While this is no longer a functioning farm, the house has been leased as a dwelling independently of the farmlands.
The 1940 Valuation Roll lists the proprietor as James McLaren, Farmer and the Occupiers as James McLaren and Andrew McLaren, Farmers. In the same document James McLaren is also recorded as proprietor of “House and Farm at Westhaugh” and also proprietor of “Farm of Cornton”. The last known farmer was in the late 1950s when a gentleman called Andrew Lang farmed the land. We are told that he moved to Darvel in Ayrshire.
The steading consists largely of a rectangle with, on the East North and West, stone built, storey and a half storage buildings, with a two storey harled brick dwelling house forming the southern enclosure. It is difficult to date the house. It is certainly not as old as the sheds, but could be early Victorian or late Georgian.

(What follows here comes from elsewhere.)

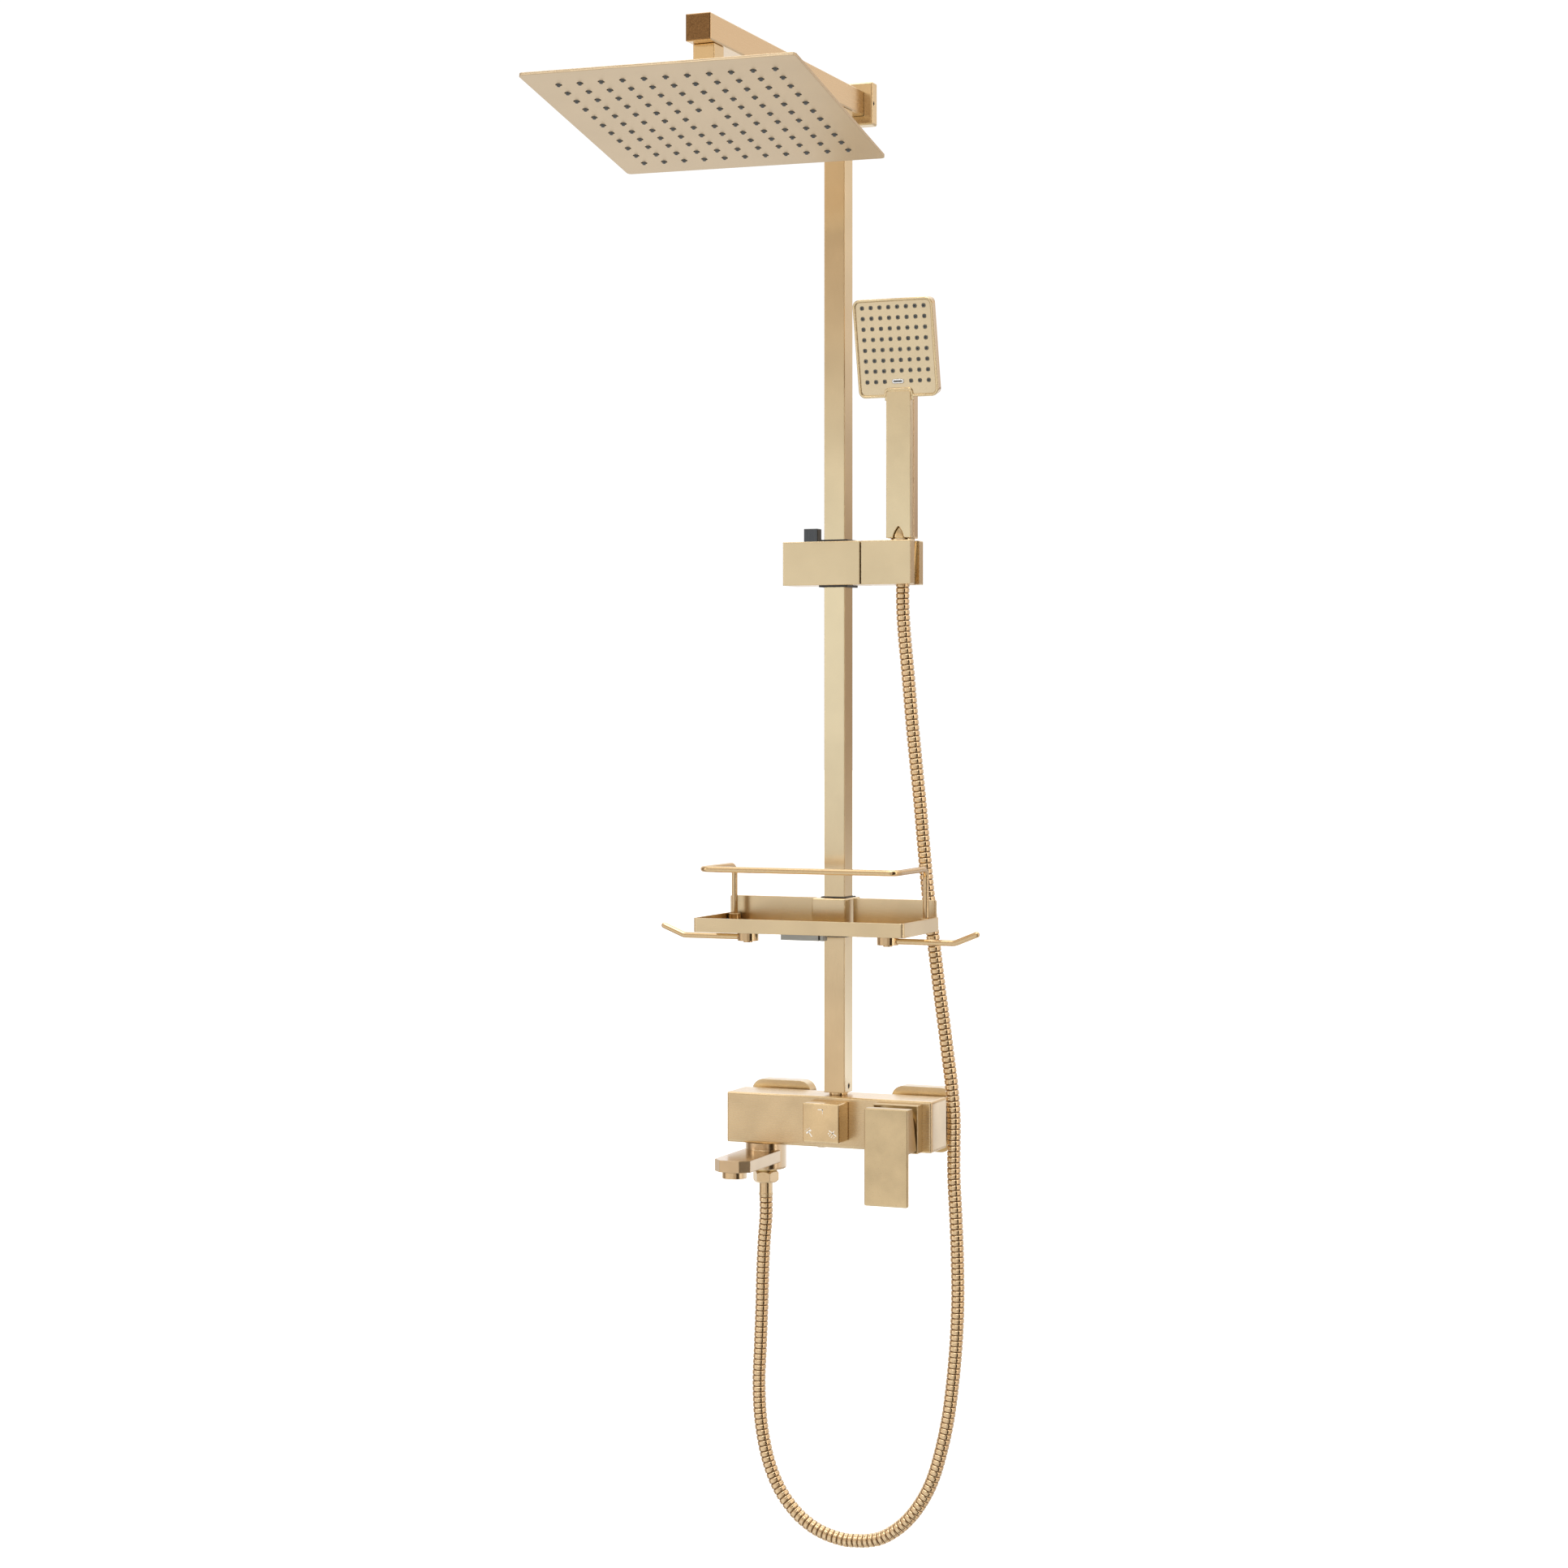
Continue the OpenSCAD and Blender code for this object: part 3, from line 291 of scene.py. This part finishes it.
loop_route = [
    (-77.5, -50, -80.6), (-77.5, -50, -100), (-79.5, -50, -125), (-81, -50, -155),
    (-82, -50, -190), (-83.5, -50, -228), (-85, -50, -266), (-83, -50, -304), (-75.5, -50, -341),
    (-63, -50, -370), (-46, -50, -391), (-28, -50, -404), (-10, -50, -411), (8, -50, -414),
    (17, -50, -413.5),
]
riser_route = [
    (17, -50, -413.5), (26, -50, -413), (43, -50, -409), (60, -50, -399), (75, -50, -385),
    (88, -50, -367), (98, -50, -347), (106, -50, -322), (114, -50, -287), (119.5, -50, -247),
    (123, -50, -207), (124.5, -50, -168), (124, -50, -128), (122.5, -50, -89),
    (120.5, -50, -50), (120.5, -50, -20), (120.5, -50, 10), (118, -50, 40), (114, -50, 70),
    (110, -50, 100), (105.5, -50, 132), (101.5, -50, 163), (97, -50, 198), (93, -50, 233),
    (89, -50, 275), (85, -50, 318), (80.5, -50, 360), (76.5, -50, 400), (73, -50, 440),
    (69.5, -50, 475), (67.6, -50, 505), (67.6, -50, 529.1),
]


def smooth_path(points, step=0.001):
    """Points a millimetre apart on a smooth curve through the given ones."""
    p = np.array([points[0], *points, points[-1]], float)
    p[0] = 2 * p[1] - p[2]
    p[-1] = 2 * p[-2] - p[-3]
    out = []
    for i in range(1, len(p) - 2):
        t = np.linspace(0, 1, 40, endpoint=False)[:, None]
        a, b, c, d = p[i - 1 : i + 3]
        out.append(0.5 * (2 * b + (c - a) * t + (2 * a - 5 * b + 4 * c - d) * t**2
                          + (3 * b - a - 3 * c + d) * t**3))
    out = np.vstack([*out, p[-2][None]])
    s = np.concatenate([[0], np.cumsum(np.linalg.norm(np.diff(out, axis=0), axis=1))])
    even = np.arange(0, s[-1], step)
    return np.stack([np.interp(even, s, out[:, k]) for k in range(3)], 1), even


hose_line, hose_s = smooth_path([tuple(c / 1000 for c in p) for p in loop_route + riser_route[1:]])
tangents = np.gradient(hose_line, axis=0)
tangents /= np.linalg.norm(tangents, axis=1)[:, None]
rib_pitch = 0.0054
rib_phase = [0.0, 0.05, 0.09, 0.17, 0.3, 0.45, 0.49, 0.53, 0.68, 0.83, 0.91, 0.95]
rib_drop = [0.0012, 0.0011, 0.0006, 0.0002, 0.0, 0.00012, 0.0003, 0.00012, 0.0, 0.0002, 0.0006, 0.0011]
groove_from = 0.0008  # mean drop past which a band counts as groove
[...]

Wester Cornton Farm, as it is known today, is shown on the very earliest Ordnance Survey Maps. The early Maps have it either unidentified or labelled as simply “Cornton Farm” while that on the other side of the railway a wee bit further south is called Wester Cornton and what we know as Birds and Bees is Easter Cornton.
Later Maps recognise this and have the titles of the Western most pair swapped.
The Group of buildings forming the yard have been shown on maps as far back as 1746. The current site is well shielded by mature trees and there’s not a lot can be seen from outside. The lady who stays there, however, allowed us to take photographs and pointed out this magnificent lintel above the door to the shed facing the house.


It is a largely decorative lintel with, from left to right – a quatrefoil decoration – the numbers 17 – another small decoration – the letters IP – a central decoration – the letters ME (or MF) – a squeezed in decoration – the numbers 06 – and then terminating with a mirror image of the quatrefoil decoration at the far end. The “squeezed in decoration” tells us that this was created by someone who was not in the habit of stone carving. It appears as though the sculptor had missed it out and has gone back and carved a truncated indication of the other decorations in the space between the “E” and the “0”.
The fan shaped stone arrangement above the lintel is a “relieving arch” which is engineered to reduce the load imposed upon the lintel by spreading it along the wall on either side. Because of the short depth of the stone of which this lintel was made it doesn’t really fit the purpose of a lintel. If it was to sustain the weight of the stone and roof above it it would need to be much deeper. Hence the need for the relieving arch.
The east coast of Scotland had a tradition of “marriage lintels”; stones above a front door marking the marriage of the couple who lived there. Typically they included the couple’s initials and the date they married. These lintels were fairly common in their day and could be quite ornate, including family coats of arms and the like. This one is fairly basic. The custom of marriage lintels is said to have died out before Victorian times.
While this lintel is not above the main door to the current house it is not beyond the realms of possibility that the original dwelling part of the steading was contained within this building. Nonetheless I.P. and M.E. were wed in 1706 which would date the building at least around that time, making it the oldest building still standing in Cornton.
This map of 1958 shows that Wester Cornton Farm (note the corrected title on the map) at one time had it’s own Level Crossing in order to access the fields beyond the railway.